─── Source data

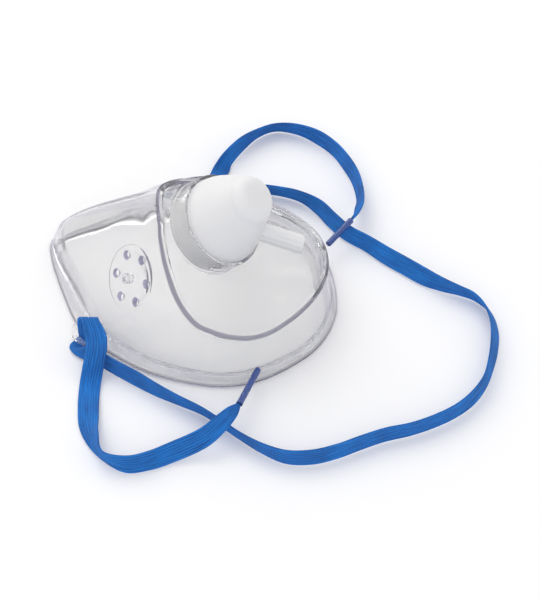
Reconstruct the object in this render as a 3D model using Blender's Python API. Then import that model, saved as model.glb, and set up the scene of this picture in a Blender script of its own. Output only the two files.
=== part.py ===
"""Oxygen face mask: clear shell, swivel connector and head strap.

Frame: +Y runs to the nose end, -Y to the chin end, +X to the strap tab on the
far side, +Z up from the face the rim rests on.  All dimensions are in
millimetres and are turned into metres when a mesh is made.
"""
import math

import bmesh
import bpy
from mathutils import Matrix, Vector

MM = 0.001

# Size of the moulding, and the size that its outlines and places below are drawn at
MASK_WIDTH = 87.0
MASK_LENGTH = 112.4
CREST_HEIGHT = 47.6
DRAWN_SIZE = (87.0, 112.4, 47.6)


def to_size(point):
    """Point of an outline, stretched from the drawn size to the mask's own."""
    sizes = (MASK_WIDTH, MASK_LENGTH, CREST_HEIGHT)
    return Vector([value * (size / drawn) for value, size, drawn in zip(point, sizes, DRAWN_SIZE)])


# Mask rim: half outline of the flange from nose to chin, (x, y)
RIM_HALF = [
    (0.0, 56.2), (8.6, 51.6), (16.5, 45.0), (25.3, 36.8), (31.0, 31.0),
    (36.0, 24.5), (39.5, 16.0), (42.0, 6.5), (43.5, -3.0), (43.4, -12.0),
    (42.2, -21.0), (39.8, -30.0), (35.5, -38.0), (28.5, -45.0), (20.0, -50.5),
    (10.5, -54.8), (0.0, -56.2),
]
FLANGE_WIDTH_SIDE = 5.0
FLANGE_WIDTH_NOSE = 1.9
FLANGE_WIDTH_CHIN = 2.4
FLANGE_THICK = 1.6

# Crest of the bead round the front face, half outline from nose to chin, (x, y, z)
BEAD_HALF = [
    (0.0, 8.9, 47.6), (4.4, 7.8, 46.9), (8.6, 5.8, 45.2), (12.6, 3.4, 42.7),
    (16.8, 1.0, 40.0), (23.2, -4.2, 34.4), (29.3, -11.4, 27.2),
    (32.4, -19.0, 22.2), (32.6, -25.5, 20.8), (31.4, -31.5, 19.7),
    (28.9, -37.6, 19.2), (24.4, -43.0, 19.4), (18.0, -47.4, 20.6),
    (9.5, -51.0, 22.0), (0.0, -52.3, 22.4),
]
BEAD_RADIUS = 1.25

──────

■ Aim of the task ■
Repeat the lines above exactly.

■ Answer to the task ■
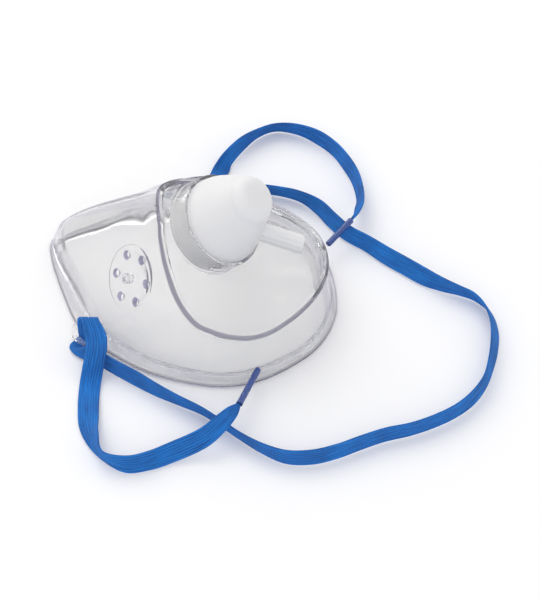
Reconstruct the object in this render as a 3D model using Blender's Python API. Then import that model, saved as model.glb, and set up the scene of this picture in a Blender script of its own. Output only the two files.
=== part.py ===
"""Oxygen face mask: clear shell, swivel connector and head strap.

Frame: +Y runs to the nose end, -Y to the chin end, +X to the strap tab on the
far side, +Z up from the face the rim rests on.  All dimensions are in
millimetres and are turned into metres when a mesh is made.
"""
import math

import bmesh
import bpy
from mathutils import Matrix, Vector

MM = 0.001

# Size of the moulding, and the size that its outlines and places below are drawn at
MASK_WIDTH = 87.0
MASK_LENGTH = 112.4
CREST_HEIGHT = 47.6
DRAWN_SIZE = (87.0, 112.4, 47.6)


def to_size(point):
    """Point of an outline, stretched from the drawn size to the mask's own."""
    sizes = (MASK_WIDTH, MASK_LENGTH, CREST_HEIGHT)
    return Vector([value * (size / drawn) for value, size, drawn in zip(point, sizes, DRAWN_SIZE)])


# Mask rim: half outline of the flange from nose to chin, (x, y)
RIM_HALF = [
    (0.0, 56.2), (8.6, 51.6), (16.5, 45.0), (25.3, 36.8), (31.0, 31.0),
    (36.0, 24.5), (39.5, 16.0), (42.0, 6.5), (43.5, -3.0), (43.4, -12.0),
    (42.2, -21.0), (39.8, -30.0), (35.5, -38.0), (28.5, -45.0), (20.0, -50.5),
    (10.5, -54.8), (0.0, -56.2),
]
FLANGE_WIDTH_SIDE = 5.0
FLANGE_WIDTH_NOSE = 1.9
FLANGE_WIDTH_CHIN = 2.4
FLANGE_THICK = 1.6

# Crest of the bead round the front face, half outline from nose to chin, (x, y, z)
BEAD_HALF = [
    (0.0, 8.9, 47.6), (4.4, 7.8, 46.9), (8.6, 5.8, 45.2), (12.6, 3.4, 42.7),
    (16.8, 1.0, 40.0), (23.2, -4.2, 34.4), (29.3, -11.4, 27.2),
    (32.4, -19.0, 22.2), (32.6, -25.5, 20.8), (31.4, -31.5, 19.7),
    (28.9, -37.6, 19.2), (24.4, -43.0, 19.4), (18.0, -47.4, 20.6),
    (9.5, -51.0, 22.0), (0.0, -52.3, 22.4),
]
BEAD_RADIUS = 1.25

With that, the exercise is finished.